On Mon 19-01-15 09:57:08, Vinayak Menon wrote:
On 01/18/2015 01:18 AM, Christoph Lameter wrote:
On Sat, 17 Jan 2015, Vinayak Menon wrote:
which had not updated the vmstat_diff. This CPU was in idle for around 30
secs. When I looked at the tvec base for this CPU, the timer associated with
vmstat_update had its expiry time less than current jiffies. This timer had
its deferrable flag set, and was tied to the next non-deferrable timer in the
We can remove the deferrrable flag now since the vmstat threads are only
activated as necessary with the recent changes. Looks like this could fix
your issue?
Yes, this should fix my issue.
Does it? Because I would prefer not getting into un-synced state much
more than playing around one specific place which shows the problems
right now.
But I think we may need the fix in too_many_isolated, since there can still
be a delay of few seconds (HZ by default and even more because of reasons
pointed out by Michal) which will result in reclaimers unnecessarily
entering congestion_wait. No ?
I think we can solve this as well.

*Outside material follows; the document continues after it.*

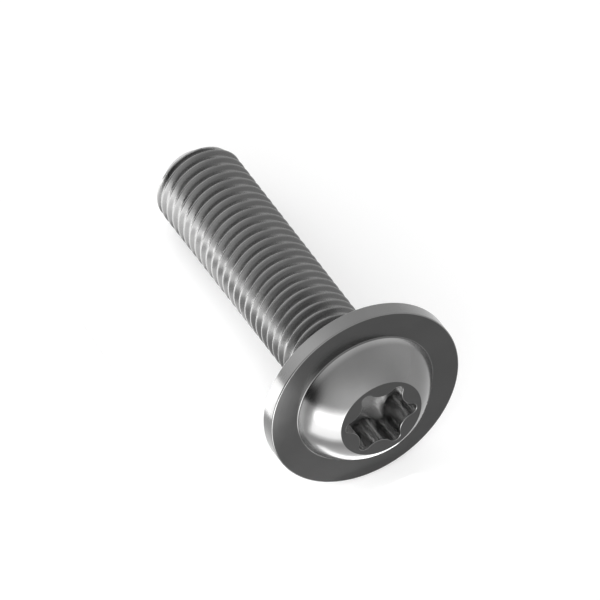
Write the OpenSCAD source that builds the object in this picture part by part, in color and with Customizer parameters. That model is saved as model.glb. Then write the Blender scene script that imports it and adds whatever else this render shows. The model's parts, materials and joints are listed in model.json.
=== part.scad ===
// Flanged button-head screw with a six-lobe socket, a right-hand thread along
// the whole shank and a flat chamfered end. It lies at rest, on the edge of its
// flange and on the last full turn of its thread. Sizes are in millimetres.

/* [Shank] */
// Length from the bearing face to the end
shank_l = 30; // [12:0.5:44]
// Outside diameter of the thread
thread_d = 7.9; // [6.5:0.1:9]
// Distance from one turn of the thread to the next
pitch = 1; // [0.7:0.05:1.25]
// Plain neck between the bearing face and the thread
neck_l = 1.2; // [0.8:0.1:4]
// Length over which the thread rises out of the neck
run_in_l = 1.5; // [0.5:0.1:4]
// Round in the corner between the neck and the bearing face
neck_fillet_r = 0.4; // [0.1:0.05:0.5]
// Diameter of the flat end face
end_d = 5; // [3:0.1:5.5]
// Angle between the end chamfer and the axis
chamfer_angle = 45; // [30:1:60]

/* [Head] */
// Diameter of the flange
flange_d = 17.8; // [16:0.1:24]
// Thickness of the flange at its rim
flange_t = 1.5; // [0.8:0.1:3]
// Round on the two edges of the flange rim
flange_edge_r = 0.1; // [0.05:0.05:0.3]
// Height of the whole head above the bearing face
head_h = 4.4; // [3.9:0.1:6]
// Radius of the dome
dome_r = 7.12; // [6.6:0.02:7.6]
// Diameter of the flat top of the dome
top_d = 7.66; // [7.2:0.02:8.6]
// Round in the corner between the dome and the flange
dome_fillet_r = 0.3; // [0.1:0.05:0.5]

/* [Socket] */
// Width across two opposite lobes
socket_a = 6.75; // [6:0.05:6.9]
// Width across two opposite waists
socket_b = 4.85; // [4.6:0.05:5]
// Radius of each lobe
lobe_r = 0.55; // [0.5:0.01:0.6]
// Depth of the straight wall
socket_depth = 2.9; // [1:0.1:3.2]
// Angle between the sloping bottom and the straight wall
socket_bottom_angle = 80; // [70:1:85]
// Turn of the socket about the axis, as the screw lies
socket_turn = 38.3; // [0:0.1:60]

/* [Smoothness] */
// Flat facets in one turn of the thread
thread_steps = 36; // [24:1:44]

/* [Hidden] */
$fn = 96;

// Basic thread form: crest, flank, root and flank as shares of the pitch
crest_share = 1 / 8;
root_share = 1 / 4;
// Angle between a flank and a plane square to the axis
flank_angle = 30;
flank_share = (1 - crest_share - root_share) / 2;
thread_depth = flank_share * pitch / tan(flank_angle);
crest_r = thread_d / 2;
root_r = crest_r - thread_depth;
// A rolled thread rises as far above the neck as it sinks below it
neck_r = (crest_r + root_r) / 2;
// The threaded core stays this far inside the neck, so that the neck covers its start
core_clearance = 0.03;
core_r = neck_r - core_clearance;
end_r = end_d / 2;
chamfer_l = (crest_r - end_r) / tan(chamfer_angle);

// Places along the axis, from the bearing face at 0 towards the end
flange_top = -flange_t;
head_top = -head_h;
full_thread_end = shank_l - chamfer_l;
full_turns = floor((full_thread_end - neck_l) / pitch) + 1;
first_turn = full_thread_end - (full_turns + crest_share) * pitch;
// Pitches from each end of the helix to the flat ring that closes it
start_ring_gap = 0.25;
end_ring_gap = 1.5;
core_start = first_turn - start_ring_gap * pitch;

// Start of the crest, its end, the start of the root and its end, in one pitch,
// each with its height: 1 at the crest and 0 at the root
thread_form = [
    [0, 1],
    [crest_share, 1],
    [crest_share + flank_share, 0],
    [1 - flank_share, 0]
];
form_points = len(thread_form);
// The helix runs on past the end, where the chamfer and the end face cut it off
helix_turns = ceil((shank_l - first_turn) / pitch);
levels = helix_turns * form_points;
core_end = first_turn + (helix_turns + end_ring_gap) * pitch;
// How far the chamfer's cut starts outside the thread
cutter_reach = 1;

// Dome: the sphere's centre lies on the axis and its flat top has the stated width
dome_centre = head_top + sqrt(pow(dome_r, 2) - pow(top_d / 2, 2));
dome_drop = dome_centre - flange_top;
dome_foot_r = sqrt(pow(dome_r, 2) - pow(dome_drop, 2));
dome_fillet_x = sqrt(pow(dome_r + dome_fillet_r, 2) - pow(dome_drop + dome_fillet_r, 2));
dome_fillet_z = flange_top - dome_fillet_r;

// Socket: each waist is an arc that runs smoothly into the lobes beside it
lobes = 6;
lobe_step = 360 / lobes;
lobe_at = socket_a / 2 - lobe_r;
waist_half = socket_b / 2;
waist_gain = pow(lobe_at, 2) + pow(waist_half, 2) - pow(lobe_r, 2)
    - 2 * lobe_at * waist_half * cos(lobe_step / 2);
waist_r = waist_gain / (2 * lobe_at * cos(lobe_step / 2) + 2 * lobe_r - 2 * waist_half);
waist_at = waist_half + waist_r;
// How far the socket's cutter starts above the head
socket_top_gap = 0.5;
bottom_cone_h = socket_a / 2 / tan(socket_bottom_angle);

// Rest: the screw is turned by one and a half facets about its axis, so that a flat
// of its thread is lowest. It lies on a line that touches the flange rim's round and
// the end of that flat's last crest, which the chamfer doesn't reach.
half_facet = 180 / thread_steps;
rest_turn = 3 * half_facet;
crest_flat_r = crest_r * cos(half_facet);
rest_z = full_thread_end - pitch / thread_steps;
rest_run = rest_z + flange_edge_r;
rest_rise = flange_d / 2 - flange_edge_r - crest_flat_r;
rest_reach = norm([rest_run, rest_rise]);
lean = atan(rest_rise / rest_run) + asin(flange_edge_r / rest_reach);
rest_height = crest_flat_r * cos(lean) + rest_z * sin(lean);

// The box of the lying screw, from the head's top edge to the end's upper edge
head_x = min(
    head_top * cos(lean) - top_d / 2 * sin(lean),
    flange_top * cos(lean) - flange_d / 2 * sin(lean)
);
end_x = shank_l * cos(lean) + end_r * sin(lean);
centre_x = (head_x + end_x) / 2;

// Distance of the form's point at level m above the start, on facet line i
function form_z(i, m) =
    first_turn + pitch * (i / thread_steps + floor(m / form_points)
    + thread_form[m % form_points][0]);

// Radius there: the full form's, or less where it still rises out of the neck
function form_r(i, m) =
    let (rise = max(0, min(1, (form_z(i, m) - neck_l) / run_in_l)))
    let (full_r = root_r + thread_depth * thread_form[m % form_points][1])
    core_r + rise * (full_r - core_r);

function round_point(i, r, z) =
    [r * cos(360 * i / thread_steps), r * sin(360 * i / thread_steps), z];

// The facet line at angle 0 has one more turn of levels than the others,
// because the helix comes back to it one pitch further on
function line_levels(i) = i == 0 ? levels + form_points : levels;
function line_start(i) = i == 0 ? 0 : levels + form_points + (i - 1) * levels;
function point_at(i, m) =
    i == thread_steps ? line_start(0) + m + form_points : line_start(i) + m;

form_total = thread_steps * levels + form_points;
start_ring = form_total;
end_ring = form_total + thread_steps;
function start_at(i) = start_ring + i % thread_steps;
function end_at(i) = end_ring + i % thread_steps;

core_points = concat(
    [for (i = [0:thread_steps - 1]) for (m = [0:line_levels(i) - 1])
        round_point(i, form_r(i, m), form_z(i, m))],
    [for (i = [0:thread_steps - 1]) round_point(i, core_r, core_start)],
    [for (i = [0:thread_steps - 1]) round_point(i, root_r, core_end)]
);

// Two triangles for each patch of the helix
helix_faces = [for (i = [0:thread_steps - 1]) for (m = [0:levels - 2]) each [
    [point_at(i, m), point_at(i, m + 1), point_at(i + 1, m + 1)],
    [point_at(i, m), point_at(i + 1, m + 1), point_at(i + 1, m)]
]];

// Bands that lead from the helix's two ragged edges to the flat rings
start_band = [for (i = [0:thread_steps - 1]) each [
    [start_at(i), point_at(i, 0), point_at(i + 1, 0)],
    if (i < thread_steps - 1) [start_at(i), point_at(i + 1, 0), start_at(i + 1)]
]];
start_fan = concat(
    [for (m = [0:form_points - 1])
        [start_at(thread_steps - 1), point_at(0, m + 1), point_at(0, m)]],
    [[start_at(thread_steps - 1), point_at(0, 0), start_at(0)]]
);
end_band = [for (i = [0:thread_steps - 1]) each [
    if (i > 0) [point_at(i, levels - 1), end_at(i), point_at(i + 1, levels - 1)],
    [point_at(i + 1, levels - 1), end_at(i), end_at(i + 1)]
]];
end_fan = concat(
    [for (m = [levels - 1:levels + form_points - 2])
        [point_at(0, m), point_at(0, m + 1), point_at(1, levels - 1)]],
    [[point_at(0, levels + form_points - 1), end_at(0), point_at(1, levels - 1)]]
);
caps = [
    [for (i = [0:thread_steps - 1]) start_at(i)],
    [for (i = [thread_steps - 1:-1:0]) end_at(i)]
];

module helix() {
    polyhedron(
        points = core_points,
        faces = concat(helix_faces, start_band, start_fan, end_band, end_fan, caps)
    );
}

// Half section of what is left of the bar after it is faced and chamfered
module bar_section() {
    cutter_r = crest_r + cutter_reach;
    cutter_z = full_thread_end - cutter_reach / tan(chamfer_angle);
    polygon([
        [0, core_start - pitch],
        [cutter_r, core_start - pitch],
        [cutter_r, cutter_z],
        [end_r, shank_l],
        [0, shank_l]
    ]);
}

module threaded_core() {
    intersection() {
        helix();
        rotate_extrude()
            bar_section();
    }
}

// Half section of the flange, with its rim's edges rounded
module flange_section() {
    straight_r = flange_d / 2 - flange_edge_r;
    translate([0, flange_top])
        square([straight_r, flange_t]);
    translate([0, flange_top + flange_edge_r])
        square([flange_d / 2, flange_t - 2 * flange_edge_r]);
    for (z = [flange_top + flange_edge_r, -flange_edge_r])
        translate([straight_r, z])
            circle(r = flange_edge_r);
}

// Half section of the dome, with the round at its foot
module dome_section() {
    touch_share = dome_r / (dome_r + dome_fillet_r);
    intersection() {
        translate([0, dome_centre])
            circle(r = dome_r);
        translate([0, head_top])
            square([dome_r, head_h - flange_t]);
    }
    difference() {
        polygon([
            [dome_foot_r, flange_top],
            [dome_fillet_x * touch_share, dome_centre
                + (dome_fillet_z - dome_centre) * touch_share],
            [dome_fillet_x, dome_fillet_z],
            [dome_fillet_x, flange_top]
        ]);
        translate([dome_fillet_x, dome_fillet_z])
            circle(r = dome_fillet_r);
    }
}

// Half section of the neck, with the round under the head
module neck_section() {
    square([neck_r, neck_l]);
    difference() {
        square([neck_r + neck_fillet_r, neck_fillet_r]);
        translate([neck_r + neck_fillet_r, neck_fillet_r])
            circle(r = neck_fillet_r);
    }
}

module socket_outline() {
    lobe_turn = acos((pow(lobe_at, 2) + pow(lobe_r + waist_r, 2) - pow(waist_at, 2))
        / (2 * lobe_at * (lobe_r + waist_r)));
    touch_x = lobe_at - lobe_r * cos(lobe_turn);
    touch_y = lobe_r * sin(lobe_turn);
    difference() {
        union() {
            polygon([for (k = [0:lobes - 1]) let (turn = lobe_step * k) each [
                [touch_x * cos(turn) + touch_y * sin(turn),
                    touch_x * sin(turn) - touch_y * cos(turn)],
                [touch_x * cos(turn) - touch_y * sin(turn),
                    touch_x * sin(turn) + touch_y * cos(turn)]
            ]]);
            for (k = [0:lobes - 1])
                rotate(lobe_step * k)
                    translate([lobe_at, 0])
                        circle(r = lobe_r);
        }
        for (k = [0:lobes - 1])
            rotate(lobe_step * (k + 1 / 2))
                translate([waist_at, 0])
                    circle(r = waist_r);
    }
}

// The recess: a straight six-lobe wall over a shallow cone
module socket() {
    translate([0, 0, head_top - socket_top_gap])
        linear_extrude(socket_depth + socket_top_gap)
            socket_outline();
    intersection() {
        translate([0, 0, head_top])
            linear_extrude(socket_depth + bottom_cone_h)
                socket_outline();
        translate([0, 0, head_top + socket_depth])
            cylinder(h = bottom_cone_h, r1 = socket_a / 2, r2 = 0);
    }
}

module head_and_neck() {
    difference() {
        rotate_extrude() {
            flange_section();
            dome_section();
            neck_section();
        }
        rotate(socket_turn - rest_turn)
            socket();
    }
}

module screw() {
    color([0.5, 0.5, 0.5])
        translate([-centre_x, 0, rest_height])
            rotate([0, 90 + lean, 0])
                rotate(rest_turn) {
                    head_and_neck();
                    threaded_core();
                }
}

screw();
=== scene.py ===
"""The looks of a flanged button-head screw that lies on a pale floor.

Lengths are in millimetres until they go to Blender, which takes metres. The screw's
own axes have z along its shank: the bearing face is at 0, the shank's end at 30 and
the head's flat top at -4.4. Its own x axis points down at the floor.
"""
import json

import bpy
import numpy as np
from mathutils import Matrix, Vector


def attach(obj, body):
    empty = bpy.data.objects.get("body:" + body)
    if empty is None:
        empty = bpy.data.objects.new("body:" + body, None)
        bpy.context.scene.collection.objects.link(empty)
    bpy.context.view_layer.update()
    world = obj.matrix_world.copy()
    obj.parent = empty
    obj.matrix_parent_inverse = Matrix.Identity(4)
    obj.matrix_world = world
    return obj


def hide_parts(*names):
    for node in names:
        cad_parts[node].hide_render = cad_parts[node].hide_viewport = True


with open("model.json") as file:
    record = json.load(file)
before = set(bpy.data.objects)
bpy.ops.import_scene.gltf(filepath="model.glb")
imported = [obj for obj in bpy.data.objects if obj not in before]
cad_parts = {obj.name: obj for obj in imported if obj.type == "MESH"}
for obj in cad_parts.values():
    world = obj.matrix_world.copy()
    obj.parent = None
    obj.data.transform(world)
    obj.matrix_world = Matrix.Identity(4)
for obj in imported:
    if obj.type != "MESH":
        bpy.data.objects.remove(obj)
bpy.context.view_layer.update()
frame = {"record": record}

MM = 0.001

# The shank
SHANK_L = 30.0
THREAD_R = 3.95
PITCH = 1.0
NECK_L = 1.2
RUN_IN_L = 1.5
NECK_FILLET_R = 0.4
END_R = 2.5
CHAMFER_SLOPE = 1.0
FULL_THREAD_END = SHANK_L - (THREAD_R - END_R) / CHAMFER_SLOPE

# The head
FLANGE_R = 8.9
FLANGE_TOP = -1.5
FLANGE_EDGE_R = 0.1
HEAD_TOP = -4.4
DOME_R = 7.12
TOP_R = 3.83
TOP_EDGE_R = 0.06
DOME_FILLET_R = 0.12
DOME_CENTRE = HEAD_TOP + np.sqrt(DOME_R ** 2 - TOP_R ** 2)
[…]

We can stick vmstat_shepherd into a
kernel thread with a loop with the configured timeout and then create a
mask of CPUs which need the update and run vmstat_update from
IPI context (smp_call_function_many).
We would have to drop cond_resched from refresh_cpu_vm_stats of
course. The nr_zones x NR_VM_ZONE_STAT_ITEMS in the IPI context
shouldn't be excessive but I haven't measured that so I might be easily
wrong.
Anyway, that should work more reliably than the current scheme and
should help to reduce pointless wakeups which the original patchset was
addressing. Or am I missing something?